No one laughed. “Not a virus, no. More of an . . . infestation.” Smith was hunched over, hadn’t stopped cradling his stomach. “It came with the Covenant prisoners and just spread. The more bodies they took over, the more—”
“Taking over bodies?!” MacCraw near tripped at the words.
“It was a Flood infection form that took your friend,” Smith said. He had an enormous shiner swelling his cheek that made his words come out a little soft. “They get under the skin. It will take him over and assimilate him entirely. It’ll wipe his memories but retain his knowledge. Then the Flood will control his body—all of his body, down to the cellular level. Then mutate—like you sa
w with those bodies—to make a better weapon of him.”
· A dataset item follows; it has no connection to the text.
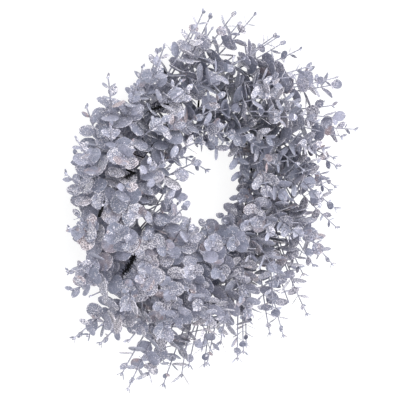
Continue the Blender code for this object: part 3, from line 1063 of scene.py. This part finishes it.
def leaf_reads(tree):
    """What a leaf's material reads at each point: tone, glitter and copper, then its flat coordinates."""
    look = add_node(tree, "ShaderNodeAttribute", attribute_name="look")
    parts = add_node(tree, "ShaderNodeSeparateColor", {0: look.outputs["Color"]}).outputs
    flat = add_node(tree, "ShaderNodeAttribute", attribute_name="flat")
    along, across, _ = add_node(tree, "ShaderNodeSeparateXYZ", {0: flat.outputs["Vector"]}).outputs
    return parts[0], parts[1], parts[2], (along, across)


def glitter_coat(tree, glitter, patches, flat, flake):
    """1 where a flake of glitter lies, more often in some patches, and along the rim as a painted rim
    highlight.
    """
    patchy = math_node(tree, "MULTIPLY", math_node(tree, "SUBTRACT", patches, 0.5), COAT_PATCHES)
    rim = math_node(tree, "MULTIPLY", leaf_rim(tree, flat), PAINTED_RIM_HIGHLIGHT)
    spread = math_node(tree, "ADD", glitter, math_node(tree, "ADD", patchy, rim))
    return math_node(tree, "LESS_THAN", flake, spread)


def leaf_material():
    """Silver-grey with paler veins, glitter on some leaves whose bright flakes are partly a painted glint,
    most at the rim as a painted rim highlight, and a copper tint on a few.
    """
    material, tree, shader = new_material("silvered_leaf")
    tone, glitter, copper, flat = leaf_reads(tree)
    place = add_node(tree, "ShaderNodeTexCoord").outputs["Object"]

    clouds = noise(tree, place, *CLOUDS)
    patches = noise(tree, place, *PATCHES)
    specks = noise(tree, place, *SPECKS)
    veins = vein_height(tree, flat)
    mottle = weighted(tree, (clouds, CLOUD_WEIGHT), (specks, SPECK_WEIGHT))
    shade = math_node(tree, "ADD", tone, math_node(tree, "SUBTRACT", mottle, MOTTLE_LEVEL))
    shade = math_node(tree, "ADD", shade, math_node(tree, "MULTIPLY", veins, VEIN_PALER), clamp=True)
    colour = mix_colour(tree, shade, DEEP, PALE)
    tinted = math_node(tree, "MULTIPLY", copper, ramp(tree, patches, *COPPER_PATCHES))
    colour = mix_colour(tree, tinted, colour, COPPER)

    flakes = add_node(tree, "ShaderNodeTexVoronoi", {"Vector": place, "Scale": FLAKES_PER_METRE})
    flake = add_node(tree, "ShaderNodeSeparateColor", {0: flakes.outputs["Color"]}).outputs
    # The flakes' colour, whose bright threads are partly a painted glint
    glitter_and_painted_glint_colour = mix_colour(tree, glitter_and_painted_glint_net(tree, place, flake[0]), SPECK, GLITTER_AND_PAINTED_GLINT)
    coat = glitter_coat(tree, glitter, patches, flat, flake[1])
    colour = mix_colour(tree, math_node(tree, "MULTIPLY", coat, COAT_COVER), colour, glitter_and_painted_glint_colour)
    colour = mix_colour(tree, tinted, colour, COPPER_GLOW, "MULTIPLY")
    tree.links.new(colour, shader.inputs["Base Color"])

    smoother = math_node(tree, "MULTIPLY", coat, COAT_SMOOTHER)
    roughness = math_node(tree, "SUBTRACT", LEAF_ROUGHNESS, smoother)
    tree.links.new(roughness, shader.inputs["Roughness"])
    shader.inputs["Specular IOR Level"].default_value = LEAF_SPECULAR
    shader.inputs["Sheen Weight"].default_value = LEAF_SHEEN
    shader.inputs["Sheen Roughness"].default_value = SHEEN_ROUGHNESS
    grain = weighted(tree, (veins, VEIN_BUMP), (clouds, CLOUD_BUMP))
    facets = math_node(tree, "MULTIPLY", math_node(tree, "MULTIPLY", flake[2], coat), FLAKE_BUMP)
    add_bump(tree, shader, math_node(tree, "ADD", grain, facets), LEAF_BUMP_HEIGHT, BUMP_STRENGTH)
    return material


STEM_DEEP = (0.18, 0.18, 0.225, 1)
STEM_PALE = (0.44, 0.44, 0.515, 1)
STEM_CLOUDS = (500.0, 3.0)
STEM_RANGE = (0.35, 0.7)
STEM_ROUGHNESS = 0.6
STEM_BUMP_HEIGHT = 0.0003


def stem_material():
    """Dusty grey, paler in places."""
    material, tree, shader = new_material("silvered_stem")
    place = add_node(tree, "ShaderNodeTexCoord").outputs["Object"]
    clouds = noise(tree, place, *STEM_CLOUDS)
    colour = mix_colour(tree, ramp(tree, clouds, *STEM_RANGE), STEM_DEEP, STEM_PALE)
    tree.links.new(colour, shader.inputs["Base Color"])
    shader.inputs["Roughness"].default_value = STEM_ROUGHNESS
    add_bump(tree, shader, clouds, STEM_BUMP_HEIGHT, BUMP_STRENGTH)
    return material


WIRE_BLACK = (0.004, 0.004, 0.005, 1)
WIRE_DUST = (0.018, 0.018, 0.021, 1)
DUST = (260.0, 4.0)
DUST_RANGE = (0.5, 0.8)
WIRE_ROUGHNESS = 0.7
WIRE_SPECULAR = 0.12
WIRE_BUMP_HEIGHT = 0.0004
WIRE_BUMP_STRENGTH = 0.5


def wire_material():
    """Dull black, dusty in places."""
    material, tree, shader = new_material("black_wire")
    place = add_node(tree, "ShaderNodeTexCoord").outputs["Object"]
    dust = noise(tree, place, *DUST)
    colour = mix_colour(tree, ramp(tree, dust, *DUST_RANGE), WIRE_BLACK, WIRE_DUST)
    tree.links.new(colour, shader.inputs["Base Color"])
    shader.inputs["Roughness"].default_value = WIRE_ROUGHNESS
    shader.inputs["Specular IOR Level"].default_value = WIRE_SPECULAR
    add_bump(tree, shader, dust, WIRE_BUMP_HEIGHT, WIRE_BUMP_STRENGTH)
    return material


# Floor, light and camera

FLOOR_SIZE = 6.0
FLOOR_GLOW = 0.88
FLOOR_COLOUR = (0.16, 0.16, 0.16, 1)
FLOOR_ROUGHNESS = 0.9
SKY_COLOUR = (0.97, 0.98, 1.0, 1)
SKY_STRENGTH = 1.1
Light = namedtuple("Light", "name place size power")
LIGHTS = (
    Light("key_light", (1.7, -1.1, 1.9), 2.8, 80),
    Light("fill_light", (-0.3, 2.0, 1.9), 2.6, 42),
)
LIT_PLACE = (0, 0, 0.04)

CAMERA_DISTANCE = 1.4
LOOK_HEIGHT = 0.045
METRES_PER_PIXEL = 0.00147
PHOTO_SIZE = 400
LOOKED_AT_PIXEL = (209.2, 193.1)
SENSOR = 36


def make_floor():
    bpy.ops.mesh.primitive_plane_add(size=FLOOR_SIZE)
    floor = bpy.context.object
    floor.name = "pale_floor"
    material, _, shader = new_material("pale_floor")
    shader.inputs["Base Color"].default_value = FLOOR_COLOUR
    shader.inputs["Roughness"].default_value = FLOOR_ROUGHNESS
    shader.inputs["Emission Color"].default_value = (1, 1, 1, 1)
    shader.inputs["Emission Strength"].default_value = FLOOR_GLOW
    floor.data.materials.append(material)


def aim(obj, place, target):
    obj.location = place
    back = unit(np.array(place) - np.array(target))
    right = unit(np.cross(UP, back))
    rotation = Matrix([right, np.cross(back, right), back]).transposed()
    obj.rotation_euler = rotation.to_euler()


def area_light(name, place, size, power):
    data = bpy.data.lights.new(name, "AREA")
    data.shape = "DISK"
    data.size = size
    data.energy = power
    light = bpy.data.objects.new(name, data)
    bpy.context.scene.collection.objects.link(light)
    aim(light, place, LIT_PLACE)


def light_studio():
    world = bpy.data.worlds.new("soft_sky")
    world.use_nodes = True
    sky = world.node_tree.nodes["Background"]
    sky.inputs["Color"].default_value = SKY_COLOUR
    sky.inputs["Strength"].default_value = SKY_STRENGTH
    bpy.context.scene.world = world
    for light in LIGHTS:
        area_light(*light)


def make_camera():
    right, up, back = view_axes()
    data = bpy.data.cameras.new("photo_camera")
    data.sensor_width = SENSOR
    data.lens = SENSOR * CAMERA_DISTANCE / (PHOTO_SIZE * METRES_PER_PIXEL)
    data.shift_x = 0.5 - LOOKED_AT_PIXEL[0] / PHOTO_SIZE
    data.shift_y = LOOKED_AT_PIXEL[1] / PHOTO_SIZE - 0.5
    camera = bpy.data.objects.new("photo_camera", data)
    bpy.context.scene.collection.objects.link(camera)
    matrix = Matrix([right, up, back]).transposed().to_4x4()
    matrix.translation = CENTRE + UP * LOOK_HEIGHT + back * CAMERA_DISTANCE
    camera.matrix_world = matrix
    bpy.context.scene.camera = camera


def hoops_centre():
    low, high = (np.array(corner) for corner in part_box("wire_frame"))
    return (low + high) / 2 * (1, 1, 0)


def main():
    bpy.context.scene.view_settings.view_transform = "Standard"
    make_camera()
    make_floor()
    light_studio()

    rng = random.Random(SEED)
    thicket = Thicket()
    sprays = grow_stems([*tip_plans("outer_spray", OUTER_TIPS, TIP_LEAF), *row_plans(ROWS)], thicket, rng)
    grow_leaves(sprays, thicket, SOLID_GROWTH, rng)
    thicket.room = ADDED_ROOM
    thicket.sights = open_sights()
    added_plans = [
        *tip_plans("added_face", FACE_TIPS, FACE_LEAF, OUTER_HOOP, FACE_LEAD),
        *tip_plans("added_broad", BROAD_TIPS, BROAD_LEAF),
        *tip_plans(MOUTH, MOUTH_TIPS, BROAD_LEAF, INNER_HOOP, MOUTH_LEAD),
        *tip_plans("added_rim", RIM_TIPS, RIM_LEAF),
        *row_plans(ADDED_ROWS),
    ]
    added_sprays = grow_stems(added_plans, thicket, rng, CAD_BOX[1][2] - STEM_WIDTH)
    grow_leaves(added_sprays, thicket, ADDED_GROWTH, rng)
    leafy = [spray for spray in added_sprays if len(spray.leaves) >= FEWEST_LEAVES * spray.length]
    foliage = [leaf_material(), stem_material()]
    for spray in sprays:
        piece = spray_piece(spray, thicket, foliage, rng)
        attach(piece, "root")
        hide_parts(spray.name)
    for spray in leafy:
        piece = spray_piece(spray, thicket, foliage, rng)
        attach(piece, "root")
    piece = frame_piece(wire_material(), rng)
    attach(piece, "root")
    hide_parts("wire_frame")


CENTRE = hoops_centre()
main()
Lopez hastened her steps, hearing the words “retain his knowledge.”
Smith couldn’t seem to stop now that he’d started, like it was a relief to talk to someone about it. “A form infected by Flood is difficult to stop. They don’t register pain, don’t require all organs functioning, are fueled by such rage that even when disabled they are extremely dangerous. Mindless as animals. Less than animals. Destroy the core, the head, or the infection form.”
Or, maybe, Smith was spreading a different kind of infection. That information had to be classified, and now they’d heard it. Lopez had to fight the urge to tell him to shut up now.
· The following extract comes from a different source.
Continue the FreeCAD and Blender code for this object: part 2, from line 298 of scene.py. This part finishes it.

But he was done. “Stop here.” Smith put a hand up against a wall that looked no different from anything else and flinched when Lopez reached for him.
“Concealed door,” he said, coughing. “There’s a scanner at eye level here. There’s no other way out, Sergeant.” When she hesitated, added: “All passages are blocked.”
“So helpful all of a sudden,” Lopez said dryly.
Smith shrugged. “The sooner you get to the bridge, the sooner I get off this ship.” Smith pressed his hand to the wall.
The wall sank back, slid aside, revealing another black box of a room.
“It leads to the labs,” Smith said. “We can get through from there.” He didn’t look happy about that.
A crash and roar bounced up the corridor. Somewhere close, something was trampling a barricade. A tremor through her kids. A shudder they couldn’t hide.
“Mahmoud?” Lopez said out the side of her mouth, shining her flashlight down one way, as Percy looked the other.
“I’m looking, I’m looking.” He scrolled too fast through their schematic. “Okay here. It looks like ventilation shafts. Leading . . . yeah, there are a couple of other access points, we can get to the bridge through here. Theoretically. Maybe even back to the hangar.”